Note: this page features our interactive dynamic range comparison widget. The wedges below the graph are created by our measurement system from the values read from the step wedge, the red lines indicate approximate shadow and highlight range (the dotted line indicating middle gray).

Cameras Compared

The D3300's standard JPEG tone curve looks very similar to its peers'. It's ever-so-slightly more steep on the highlight end than the other cameras compared here, but the difference in real world shooting would be hard to spot.

DR Modes

The D3300 presents two ADL modes - On and Off - unlike its bigger siblings, which provide Low, Normal, High, and Extra High settings as well as an Auto mode. In these cameras manually setting a Low ADL mode provides an appropriately subtle series of tone adjustments but doesn't adjust exposure, whereas the higher settings do. After testing and using the D3300's ADL configuration we feel pretty sure that 'On' really means 'Auto,' and that the camera is choosing a level of ADL to apply - sometimes changing exposure in what would be a higher mode on another Nikon DSLR, and more often than not, leaving exposure alone.

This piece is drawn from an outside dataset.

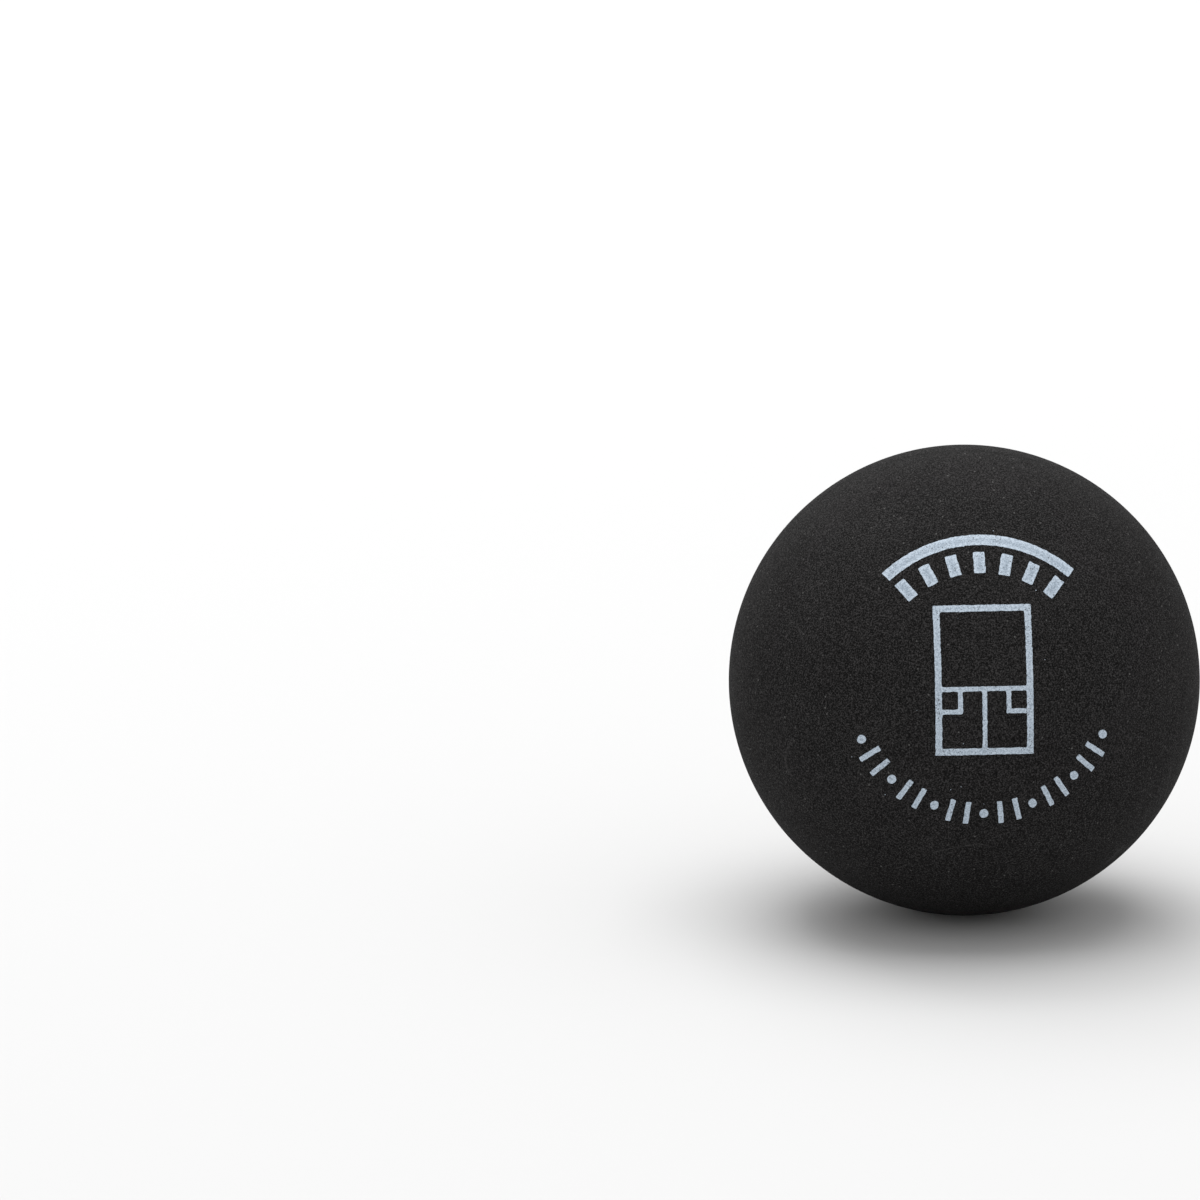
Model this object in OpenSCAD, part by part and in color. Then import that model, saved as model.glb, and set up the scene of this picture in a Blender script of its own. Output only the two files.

The system is supposed to analyze and adjust the image tones differently in different areas of the image so, while its response to our test chart is fairly dramatic (the exposure shift it's chosen suggests it's used the equivalent of the 'High' or 'Extra High' setting from other Nikons) the real-world results are often more subtle. As seen in the real world sample below and the comparison of the two modes above. In our studio test, it would appear that the D3300 has chosen a 'Low' setting, as there's a shift in shadow tones but none in the exposure.

Active D-Lighting Off
Active D-Lighting On

We'd feel comfortable leaving ADL turned On all of the time, given its reluctance to apply a heavier, less natural-looking adjustment. It's a shame that the settings for D-Lighting are buried in the menu, and in turn, that the user can't specify the level of dynamic range adjustment at the time of capture as just about all of the D3300's peers will allow, since Active D-Lighting is one of the most sophisticated dynamic range management features on the market.